Truman Honors Heroes of Eight Flattops
By Associated Press
WASHINGTON, July 16, 1946 - President Truman summoned 22 naval heroes to the White House today for a ceremony honoring eight battle-tested aircraft carriers and the sailors who manned them. Admiral Marc A. Mitscher, now commander of the Eighth Fleet, was chosen to receive Presidential Unit Citations on behalf of the ships. He came as war-time commander of the historic Task Force 58, which helped annihilate Japanese naval power in the crucial days of the Pacific war. In the place of his fighting comrade, the late Vice-Admiral John S. McCain, who led the assaults of Task Force 38, was the latter's widow. Truman picked the south grounds of the White House for the ceremony in which ships, as well as men, were to receive the homage of a grateful Nation.

Eight Citations

For extraordinary heroism in action against enemy Japanese forces in the air, ashore and afloat; read each of the eight citations. They differed only as to detail.
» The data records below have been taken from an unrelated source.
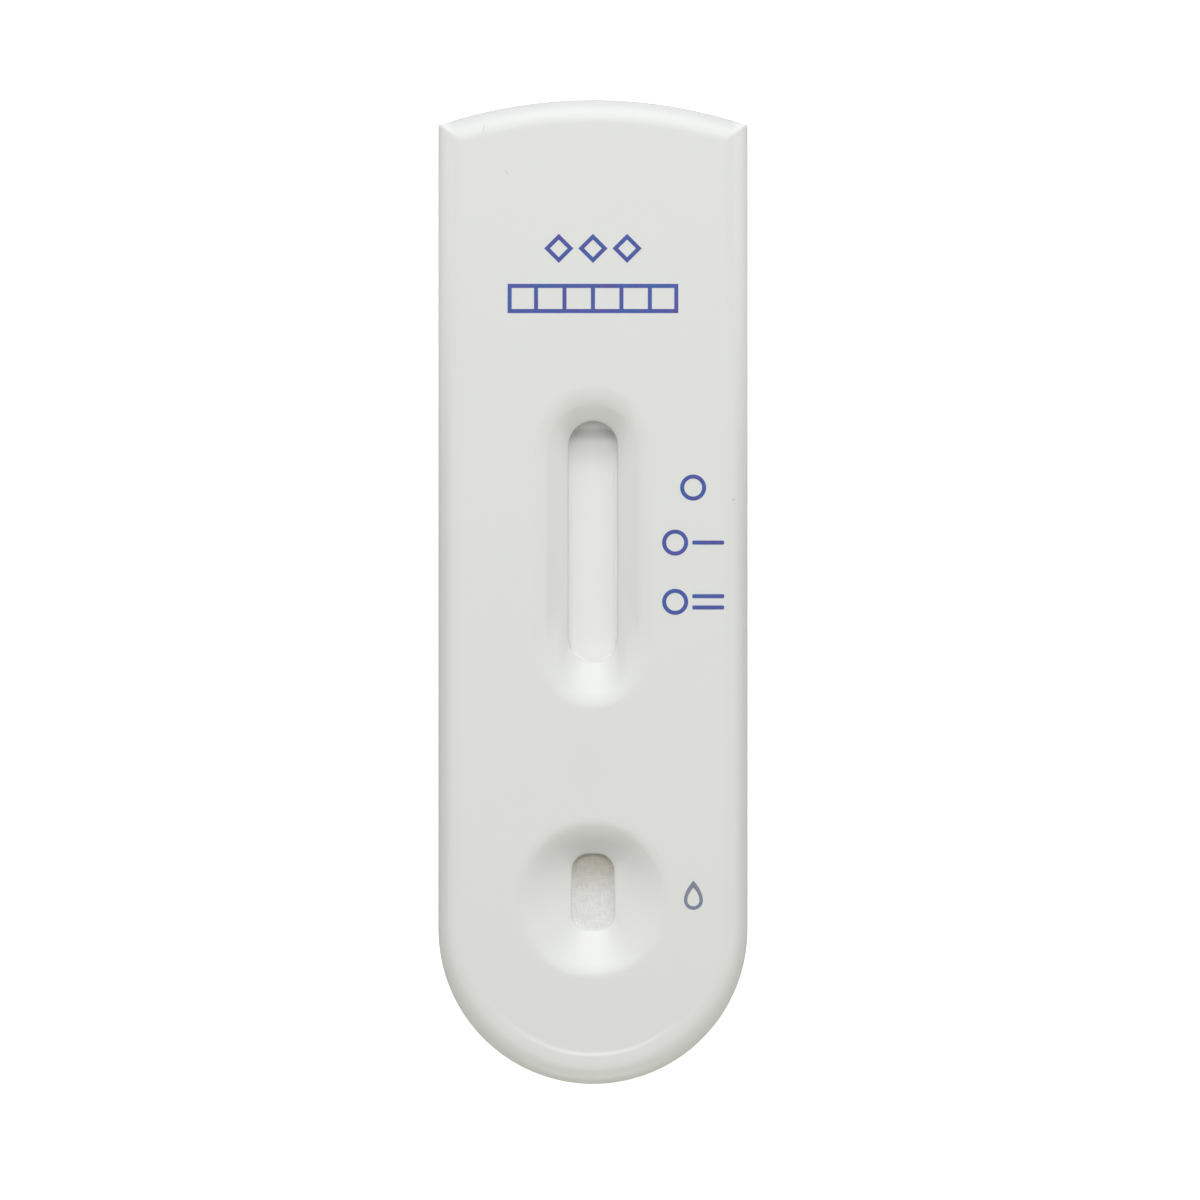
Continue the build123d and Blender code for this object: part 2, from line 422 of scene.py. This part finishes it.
def fine_grain(tree, size, depth):
    """The normal of a smooth surface's fine grain."""
    return add_group(tree, "fine_grain", {"Size": size, "Depth": depth}).outputs["Normal"]


def drifting(tree, colour, amount, size):
    """A colour, or a colour socket, that drifts a little from place to place."""
    source = colour if isinstance(colour, bpy.types.NodeSocket) else (*colour, 1)
    sources = {"Color": source, "Amount": amount, "Size": size}
    return add_group(tree, "tone_drift", sources).outputs["Color"]


# Small wear on the upper shell, a painted highlight on a scratch's lip, and painted light on the sides
# towards the head end: place and reach in millimetres, turn in degrees, and share of light lost, which is
# below 0 where light is gained
WEAR_AND_PAINTED_LIGHT_SPOTS = {
    "scratch by the head": ((-7.75, 32.83), (0.09, 0.52), 12, 0.16),
    # Painted highlight on the lip beside the scratch by the head
    "painted highlight on the scratch's lip": ((-7.98, 32.75), (0.07, 0.35), 12, -0.05),
    "short scratch": ((-6.12, 29.75), (0.13, 0.3), -35, 0.10),
    "speck by the edge": ((9.97, 6.55), (0.13, 0.13), 0, 0.20),
    "faint rub": ((-0.4, -12.3), (1.6, 2.6), 0, 0.012),
    # Painted light: the sides are paler towards the head end, where the lamps beyond the head light them
    "painted light on left side": ((-11.0, 33.0), (1.3, 34.0), 0, -0.19),
    "painted light on right side": ((11.0, 33.0), (1.3, 34.0), 0, -0.19),
}

# How far each tone changes from place to place: share of the tone, and width
PLASTIC_DRIFT = (0.02, 14 * MM)
CARD_DRIFT = (0.03, 3 * MM)
MEMBRANE_DRIFT = (0.02, 2.5 * MM)
MEMBRANE_PORES = (0.04, 0.07 * MM)
INK_PATCHES = (0.35, 0.5 * MM)
INK_SPECKS = (0.5, 0.09 * MM)

# Width of a paler or darker patch of fibres
FIBRE_PATCH = 0.9 * MM

# The plastic's gloss: width of a change and its detail, and swing either way
GLOSS_CHANGE = (2.5 * MM, 3.0)
GLOSS_SWING = 0.03

# Samples that find the plastic's edges for their softening
EDGE_SAMPLES = 6

# The ink's turn to its cool tone: width and detail, and the noise values that it lies between
INK_TURN = (1.3 * MM, 1.0)
INK_SPAN = (0.38, 0.62)

# Noise values between which fibres rise out of their gaps
FIBRE_SPAN = (0.42, 0.68)

# Fine grain of each surface but the shells': size and depth
CARD_GRAIN = (0.1 * MM, 0.0005 * MM)
MEMBRANE_GRAIN = (0.05 * MM, 0.003 * MM)
INK_GRAIN = (0.08 * MM, 0.002 * MM)

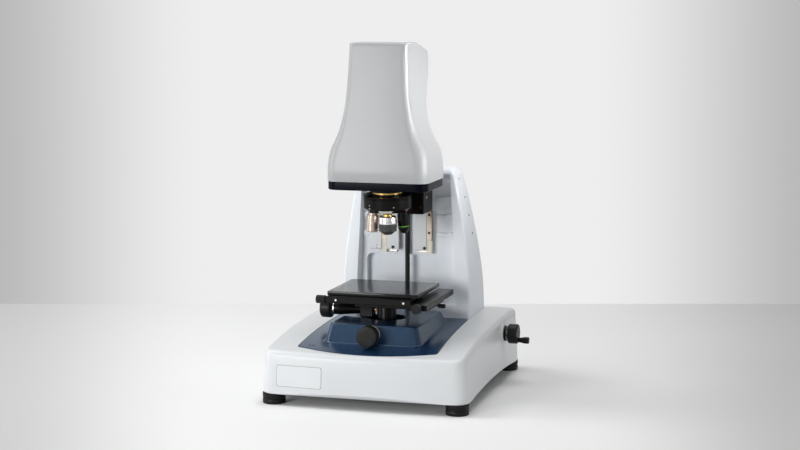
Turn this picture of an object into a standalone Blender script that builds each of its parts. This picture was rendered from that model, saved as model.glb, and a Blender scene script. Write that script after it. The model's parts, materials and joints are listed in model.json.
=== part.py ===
"""Bench-top optical profiler: a cast base and column, a head that slides on the column,
a turret of four objectives, and a tip, tilt and XY stage under them.

Units are metres. X runs to the right, Y to the rear and Z up. The sizes below are measured
from the middle of the instrument, half way between its feet, with the table top at zero.
"""

import math

import bmesh
import bpy
from mathutils import Matrix, Vector

# Clearances
SEAT_GAP = 0.0003
RUNNING_FIT = 0.0003
COVER_GAP = 0.0015

# Feet
FOOT_RADIUS = 0.0235
FOOT_HEIGHT = 0.022
FOOT_GROOVE_DEPTH = 0.0016
FOOT_X = 0.1925
FOOT_Y = 0.2245

# Base casting
BASE_HALF_WIDTH = 0.2165
BASE_DRAFT = 0.0055
BASE_FRONT = -0.256
BASE_REAR = 0.248
BASE_FRONT_BOW = 0.008
BASE_CORNER = 0.030
BASE_EDGE = 0.011
BASE_WALL = 0.009
BASE_DECK = 0.010
BASE_TOP_REAR = 0.1375
BASE_TOP_DROP = 0.0305
BASE_TOP_POWER = 3.3
FRONT_ARCH = 0.007
SIDE_ARCH = 0.009
FLOOR_LEDGE = 0.008
FLOOR_TOP = 0.042
FLOOR_THICKNESS = 0.004

# Blue top cover with its plinth
COVER_HALF_WIDTH = 0.146
COVER_REAR_HALF_WIDTH = 0.141
COVER_FRONT = -0.238
COVER_FRONT_BOW = 0.026
COVER_REAR = 0.0745
COVER_CORNER = 0.009
COVER_THICKNESS = 0.003
COVER_LEDGE = 0.009
PLINTH_TOP = 0.158
PLINTH_HALF_WIDTH = 0.093
PLINTH_FRONT = -0.167
PLINTH_REAR = 0.037
PLINTH_SPLAY = 0.009
PLINTH_CORNER = 0.012
PLINTH_EDGE = 0.0035
POST_OPENING = 0.040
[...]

For the BELLEAU WOOD, it was for heroism in the Pacific area from September 18, 1943, to August 15, 1945; for the CABOT, from January 29, 1944, to April 8, 1945; for the ESSEX, August 31, 1943 to August 15, 1945; for the HORNET, March 29, 1944, to June 10, 1945.

So on, down through the line ............. the


Officers, Men Invited

These officers who commanded or served aboard the ships in wartime, plus over a hundred other lesser officers and enlisted men, were invited to the ceremony:

For the BELLEAU WOOD: Rear Admirals John Perry, Alfred M. Price and William G. Tomlinson.

The BUNKER HILL: Rear Admirals John J. Ballentine and Marshall R. Greer, Comdr. George A. Seitz and Capt. Thomas P. Jeter.

The CABOT: Rear Admiral Malcolm F. Schoeffel and Comdrs. Stanley J. Michael and Walton W. Smith.

The ESSEX: Capt. Roscoe L. Bowman and Carlos W. Wieber.

The LEXINGTON: Rear Admirals Ernest W. Litch, Thomas H. Robbins and Felix B. Stump.

The SAN JACINTO: Capts. Clifford S. Cooper and John A. Moreno.

The YORKTOWN: Rear Admirals Joseph J. Clark, Thomas S. Combs and Ralph E. Jennings.